The National Register of Public Service Interpreters (NRPSI) is an independent not-for-profit organisation that regulates the standards for interpreters working in the public services in the UK. The principal aim is to protect the public from poor standards of interpreting. Known by interpreters and users alike as the National Register, or just ‘the Register’, NRPSI manages the UK's largest register of accredited interpreters.

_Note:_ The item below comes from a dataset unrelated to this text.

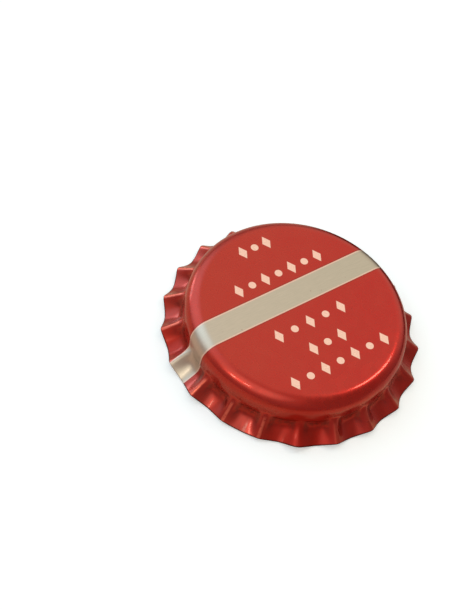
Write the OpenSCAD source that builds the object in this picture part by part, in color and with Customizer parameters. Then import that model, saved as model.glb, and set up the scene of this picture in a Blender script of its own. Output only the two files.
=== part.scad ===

The three-year strategy published by NRPSI in 2016 states that the organisation's ultimate goal is statutory regulation of the public service interpreting profession which would make it illegal for unregistered interpreters to work for the public services.

== Current status ==
There is a strong drive for recognition of interpreting as a profession in the UK despite government moves to de-recognise professional status. Increased immigration as a result of EU policies has led to greater recognition of the need for governments to facilitate communication between different language speakers and provide entitlement to interpreting and translation services. NRPSI has taken part in the LIT Search project funded by the Criminal Justice Programme of the European Commission Directorate General Justice, which aims to link the European national registers to aid cross-border interpreting requirements.

Due to the voluntary nature of the regulation by the National Register, many interpreters work in the UK without registration and appropriate qualifications. It is therefore not known how many interpreters are working regularly, nor how many assignments they are completing. The Ministry of Justice reported that in the courts system (probably the largest user of interpreting services in the UK) there were 153,500 requests during the year 2015.

NRPSI identified eight key challenges facing the interpreting profession, including the downward pressure on quality standards as a result of financial constraints on public services, the need to ensure that qualified interpreters maintain their skills throughout their career, and the lack of a clear career path. NRPSI's stated long-term aims are protection of title and statutory regulation of public service interpreting to better protect the public.